GENE THERAPY: Committee Wants More Say in Studies
In the wake of recent concerns over patient safety and failure to report some deaths in gene therapy studies, the Recombinant DNA Advisory Committee (RAC) has proposed two measures that would expand its role in the oversight of those studies, the Wall Street Journal reports. In an effort to clear up confusion surrounding what information should be submitted to the committee, the first proposal, published in the Federal Register this week, would require researchers to report any deaths or serious illnesses within 15 days to RAC, regardless of whether the researchers believe the complication is related to the actual study. The second proposal would require researchers to submit their study protocol to the committee at the same time they submit it to their institutions' internal review board. This proposal would allow the RAC to review the study design well before the FDA, and eliminate some potential problems. Dr. Claudia Mickelson, chair of the RAC, said, "We want our discussion to be early enough that it's valuable." Some health officials contend that these proposals would restore the committee's credibility. The RAC was stripped of some of its authority over gene therapy research three years ago. Former RAC Chair Dr. LeRoy Walters said, "The only way the RAC will be taken seriously is if researchers know they have to come to it for approval." Philip Noguchi, the FDA official who oversees gene therapy studies, said, "I do think they are moving more and more toward a role that is critical." The FDA and the RAC have concentrated on different areas of gene therapy studies. Traditionally, the FDA analyzes the science while the RAC focuses on the ethics of proposed clinical trials. However, many in the biotechnology field are opposed to expanding RAC's role. Michael Werner of the Biotechnology Industry Organization said, "We flatly reject that there needs to be another regulatory agency here." In light of the recent misreporting of deaths in gene therapy trials, some believe that the RAC has more momentum behind its push for greater authority. Dr. French Anderson, one of the pioneers in gene therapy, said, "The RAC is there to provide public confidence, and things are a little shaky right now" (Adams, 11/26).
Up to the Task
Further bolstering the committee's position, the RAC will hold one of its most significant meetings ever this month when scientists convene at NIH to debate the merits of gene therapy.

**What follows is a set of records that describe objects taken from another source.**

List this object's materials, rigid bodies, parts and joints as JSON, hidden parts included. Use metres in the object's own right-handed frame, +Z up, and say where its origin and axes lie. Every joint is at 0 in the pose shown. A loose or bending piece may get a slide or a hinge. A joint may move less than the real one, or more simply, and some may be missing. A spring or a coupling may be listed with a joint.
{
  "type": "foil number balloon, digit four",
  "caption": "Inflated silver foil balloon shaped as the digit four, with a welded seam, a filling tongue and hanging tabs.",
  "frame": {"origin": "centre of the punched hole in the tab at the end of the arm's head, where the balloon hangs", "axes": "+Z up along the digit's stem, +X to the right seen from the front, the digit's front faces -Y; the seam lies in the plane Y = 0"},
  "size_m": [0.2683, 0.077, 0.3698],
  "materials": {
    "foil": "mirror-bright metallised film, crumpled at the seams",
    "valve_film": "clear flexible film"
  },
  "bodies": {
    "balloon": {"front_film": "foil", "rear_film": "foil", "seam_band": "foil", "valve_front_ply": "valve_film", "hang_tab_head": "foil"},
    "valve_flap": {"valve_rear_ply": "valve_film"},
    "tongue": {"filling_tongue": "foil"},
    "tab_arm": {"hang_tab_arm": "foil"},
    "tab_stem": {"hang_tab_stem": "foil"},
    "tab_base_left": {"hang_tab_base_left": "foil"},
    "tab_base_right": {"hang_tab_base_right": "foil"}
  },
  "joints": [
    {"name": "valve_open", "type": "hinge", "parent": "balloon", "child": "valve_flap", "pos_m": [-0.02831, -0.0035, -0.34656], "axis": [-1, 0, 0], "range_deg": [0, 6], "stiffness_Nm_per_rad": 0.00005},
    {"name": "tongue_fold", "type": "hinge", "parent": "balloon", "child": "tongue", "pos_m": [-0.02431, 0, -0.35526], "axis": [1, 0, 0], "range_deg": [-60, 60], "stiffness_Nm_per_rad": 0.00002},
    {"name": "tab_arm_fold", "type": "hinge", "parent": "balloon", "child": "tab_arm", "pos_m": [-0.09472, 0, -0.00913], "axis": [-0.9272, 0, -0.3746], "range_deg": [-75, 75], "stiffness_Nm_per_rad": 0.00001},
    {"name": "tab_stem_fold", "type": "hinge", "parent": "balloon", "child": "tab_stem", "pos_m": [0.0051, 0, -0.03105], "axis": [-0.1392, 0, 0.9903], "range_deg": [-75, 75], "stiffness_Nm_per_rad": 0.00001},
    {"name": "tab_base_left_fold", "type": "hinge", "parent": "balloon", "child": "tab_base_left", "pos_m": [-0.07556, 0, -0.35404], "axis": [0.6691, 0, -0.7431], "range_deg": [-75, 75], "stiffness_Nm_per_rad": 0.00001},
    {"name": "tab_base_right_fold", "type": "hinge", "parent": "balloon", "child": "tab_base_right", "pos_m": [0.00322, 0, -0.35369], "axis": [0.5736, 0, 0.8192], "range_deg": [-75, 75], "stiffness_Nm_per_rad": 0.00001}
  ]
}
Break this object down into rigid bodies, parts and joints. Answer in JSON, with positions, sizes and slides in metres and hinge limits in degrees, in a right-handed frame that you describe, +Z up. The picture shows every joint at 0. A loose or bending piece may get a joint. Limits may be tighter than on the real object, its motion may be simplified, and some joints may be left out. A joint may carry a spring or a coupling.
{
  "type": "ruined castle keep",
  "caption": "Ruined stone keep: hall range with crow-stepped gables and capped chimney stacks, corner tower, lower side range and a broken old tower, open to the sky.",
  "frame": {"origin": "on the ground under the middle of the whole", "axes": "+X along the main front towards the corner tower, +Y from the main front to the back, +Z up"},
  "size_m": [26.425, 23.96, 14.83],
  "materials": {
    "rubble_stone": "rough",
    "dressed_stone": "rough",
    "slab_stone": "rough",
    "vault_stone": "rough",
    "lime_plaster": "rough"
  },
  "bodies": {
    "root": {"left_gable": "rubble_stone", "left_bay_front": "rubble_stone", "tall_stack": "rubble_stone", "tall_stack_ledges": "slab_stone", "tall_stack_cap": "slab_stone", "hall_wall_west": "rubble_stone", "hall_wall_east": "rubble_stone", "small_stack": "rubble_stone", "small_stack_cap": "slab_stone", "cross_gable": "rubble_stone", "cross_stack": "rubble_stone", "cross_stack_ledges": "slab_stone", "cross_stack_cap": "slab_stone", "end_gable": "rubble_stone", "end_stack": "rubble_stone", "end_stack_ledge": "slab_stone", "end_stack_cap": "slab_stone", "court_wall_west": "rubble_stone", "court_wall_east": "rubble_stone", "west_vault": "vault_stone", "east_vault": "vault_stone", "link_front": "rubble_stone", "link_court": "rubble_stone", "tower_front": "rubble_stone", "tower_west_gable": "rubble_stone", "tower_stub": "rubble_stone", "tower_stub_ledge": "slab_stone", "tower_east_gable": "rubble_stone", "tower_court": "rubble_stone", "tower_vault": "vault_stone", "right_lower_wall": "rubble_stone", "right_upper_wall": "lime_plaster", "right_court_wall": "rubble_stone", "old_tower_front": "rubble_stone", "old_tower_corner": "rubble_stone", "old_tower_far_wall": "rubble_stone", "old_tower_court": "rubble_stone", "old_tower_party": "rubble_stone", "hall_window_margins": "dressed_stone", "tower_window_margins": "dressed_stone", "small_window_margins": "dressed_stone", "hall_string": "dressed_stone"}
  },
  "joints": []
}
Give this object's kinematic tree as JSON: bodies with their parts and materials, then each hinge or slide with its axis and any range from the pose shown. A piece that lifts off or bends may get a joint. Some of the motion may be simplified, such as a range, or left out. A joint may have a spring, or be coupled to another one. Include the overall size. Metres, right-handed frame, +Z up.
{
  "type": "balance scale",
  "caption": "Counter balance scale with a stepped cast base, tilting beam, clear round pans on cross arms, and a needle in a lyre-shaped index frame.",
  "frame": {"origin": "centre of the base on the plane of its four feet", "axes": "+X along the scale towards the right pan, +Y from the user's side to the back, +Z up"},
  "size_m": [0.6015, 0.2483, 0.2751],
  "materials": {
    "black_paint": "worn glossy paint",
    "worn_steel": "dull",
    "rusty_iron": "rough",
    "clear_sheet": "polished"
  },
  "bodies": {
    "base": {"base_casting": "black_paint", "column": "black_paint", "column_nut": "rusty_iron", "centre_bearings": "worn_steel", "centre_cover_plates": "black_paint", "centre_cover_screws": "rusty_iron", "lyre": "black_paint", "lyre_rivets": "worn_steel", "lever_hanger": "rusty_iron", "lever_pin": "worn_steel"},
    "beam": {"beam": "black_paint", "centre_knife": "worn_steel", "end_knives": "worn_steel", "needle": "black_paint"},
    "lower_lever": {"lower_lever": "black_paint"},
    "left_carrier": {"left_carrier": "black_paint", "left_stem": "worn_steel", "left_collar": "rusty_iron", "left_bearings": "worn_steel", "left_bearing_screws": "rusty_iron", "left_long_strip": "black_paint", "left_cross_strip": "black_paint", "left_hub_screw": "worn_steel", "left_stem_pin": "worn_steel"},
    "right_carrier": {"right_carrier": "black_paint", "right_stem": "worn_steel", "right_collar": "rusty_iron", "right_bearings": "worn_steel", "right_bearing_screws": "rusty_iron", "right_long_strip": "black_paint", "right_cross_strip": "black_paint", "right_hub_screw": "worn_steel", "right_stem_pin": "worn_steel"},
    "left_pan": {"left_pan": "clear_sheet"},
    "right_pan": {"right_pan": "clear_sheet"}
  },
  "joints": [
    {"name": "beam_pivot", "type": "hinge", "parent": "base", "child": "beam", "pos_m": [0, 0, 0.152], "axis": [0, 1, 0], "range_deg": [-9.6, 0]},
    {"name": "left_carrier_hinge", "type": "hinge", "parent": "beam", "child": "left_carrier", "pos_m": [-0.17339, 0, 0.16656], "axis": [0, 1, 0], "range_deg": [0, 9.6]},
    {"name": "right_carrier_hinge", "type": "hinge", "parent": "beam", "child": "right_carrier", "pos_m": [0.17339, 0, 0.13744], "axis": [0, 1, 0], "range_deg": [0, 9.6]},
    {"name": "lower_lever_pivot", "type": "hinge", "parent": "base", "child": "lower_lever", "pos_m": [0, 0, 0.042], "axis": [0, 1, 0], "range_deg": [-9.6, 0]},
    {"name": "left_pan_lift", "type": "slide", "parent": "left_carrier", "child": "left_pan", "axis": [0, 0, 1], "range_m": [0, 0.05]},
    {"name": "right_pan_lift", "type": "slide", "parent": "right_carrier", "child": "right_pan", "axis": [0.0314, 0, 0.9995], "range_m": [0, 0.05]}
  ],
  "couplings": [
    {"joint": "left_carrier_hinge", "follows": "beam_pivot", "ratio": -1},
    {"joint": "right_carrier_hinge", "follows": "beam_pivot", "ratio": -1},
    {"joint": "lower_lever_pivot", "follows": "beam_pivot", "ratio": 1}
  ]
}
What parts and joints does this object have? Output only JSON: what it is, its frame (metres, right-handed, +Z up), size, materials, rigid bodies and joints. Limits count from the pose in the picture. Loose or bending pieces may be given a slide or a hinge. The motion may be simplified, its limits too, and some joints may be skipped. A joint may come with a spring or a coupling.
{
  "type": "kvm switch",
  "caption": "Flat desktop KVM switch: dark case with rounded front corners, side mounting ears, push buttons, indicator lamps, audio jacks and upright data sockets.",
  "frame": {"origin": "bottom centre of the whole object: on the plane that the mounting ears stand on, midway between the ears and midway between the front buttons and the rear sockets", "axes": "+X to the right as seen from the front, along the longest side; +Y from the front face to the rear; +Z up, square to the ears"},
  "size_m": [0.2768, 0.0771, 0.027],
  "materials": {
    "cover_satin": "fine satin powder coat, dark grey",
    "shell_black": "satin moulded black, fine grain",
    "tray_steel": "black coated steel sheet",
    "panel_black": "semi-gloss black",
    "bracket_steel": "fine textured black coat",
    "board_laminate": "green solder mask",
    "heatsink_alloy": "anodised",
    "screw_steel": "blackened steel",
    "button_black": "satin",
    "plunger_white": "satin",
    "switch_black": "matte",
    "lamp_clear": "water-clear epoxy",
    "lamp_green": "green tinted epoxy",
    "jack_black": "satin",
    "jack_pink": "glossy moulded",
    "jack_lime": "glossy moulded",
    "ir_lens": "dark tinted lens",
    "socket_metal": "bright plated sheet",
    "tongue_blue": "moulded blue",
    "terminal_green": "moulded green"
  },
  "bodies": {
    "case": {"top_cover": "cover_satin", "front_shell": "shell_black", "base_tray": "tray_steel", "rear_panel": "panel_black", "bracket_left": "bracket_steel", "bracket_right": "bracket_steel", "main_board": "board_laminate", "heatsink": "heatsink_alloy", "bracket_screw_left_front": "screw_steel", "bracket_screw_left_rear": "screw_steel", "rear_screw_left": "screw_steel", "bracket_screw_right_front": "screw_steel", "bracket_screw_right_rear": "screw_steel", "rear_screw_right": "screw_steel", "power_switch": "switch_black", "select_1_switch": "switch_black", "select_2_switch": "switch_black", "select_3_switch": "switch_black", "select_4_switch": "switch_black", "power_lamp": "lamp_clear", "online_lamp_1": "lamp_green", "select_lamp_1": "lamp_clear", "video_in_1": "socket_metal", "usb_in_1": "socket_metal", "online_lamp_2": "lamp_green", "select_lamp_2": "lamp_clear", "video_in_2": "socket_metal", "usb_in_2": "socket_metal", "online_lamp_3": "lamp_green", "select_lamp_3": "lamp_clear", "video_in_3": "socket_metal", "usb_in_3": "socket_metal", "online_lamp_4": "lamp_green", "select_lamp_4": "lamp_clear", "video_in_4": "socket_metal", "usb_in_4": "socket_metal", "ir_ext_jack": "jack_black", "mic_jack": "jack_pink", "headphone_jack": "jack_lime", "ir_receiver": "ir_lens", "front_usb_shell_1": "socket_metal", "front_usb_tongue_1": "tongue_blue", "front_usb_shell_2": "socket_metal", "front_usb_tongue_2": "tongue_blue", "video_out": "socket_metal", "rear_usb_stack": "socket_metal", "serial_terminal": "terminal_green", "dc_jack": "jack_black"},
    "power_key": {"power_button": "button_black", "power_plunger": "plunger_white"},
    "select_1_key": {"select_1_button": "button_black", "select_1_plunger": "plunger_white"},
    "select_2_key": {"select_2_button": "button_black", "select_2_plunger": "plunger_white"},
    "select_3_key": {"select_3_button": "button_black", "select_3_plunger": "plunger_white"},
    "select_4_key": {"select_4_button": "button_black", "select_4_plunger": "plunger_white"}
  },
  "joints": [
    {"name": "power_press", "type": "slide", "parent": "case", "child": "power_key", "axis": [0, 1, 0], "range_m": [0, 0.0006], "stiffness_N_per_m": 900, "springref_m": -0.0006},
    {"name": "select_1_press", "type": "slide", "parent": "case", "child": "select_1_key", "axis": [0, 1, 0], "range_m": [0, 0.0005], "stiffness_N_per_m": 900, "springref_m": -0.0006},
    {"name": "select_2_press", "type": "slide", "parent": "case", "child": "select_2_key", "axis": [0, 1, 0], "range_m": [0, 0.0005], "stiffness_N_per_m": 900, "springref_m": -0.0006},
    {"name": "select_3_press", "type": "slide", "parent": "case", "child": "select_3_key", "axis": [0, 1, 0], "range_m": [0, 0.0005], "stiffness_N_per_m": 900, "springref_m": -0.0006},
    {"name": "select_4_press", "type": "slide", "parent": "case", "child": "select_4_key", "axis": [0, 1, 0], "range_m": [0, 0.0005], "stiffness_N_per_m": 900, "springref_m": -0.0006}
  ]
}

At the three day meeting, scientists and researchers will pour over information regarding the death of Jesse Gelsinger, an 18- year-old gene therapy patient who died in September after receiving the experimental therapy. At issue is the use of adenovirus to insert new genes into a patient's cells. The committee will review the results of every adenovirus study currently underway to analyze its safety (Langreth/Adams, Wall Street Journal, 11/26).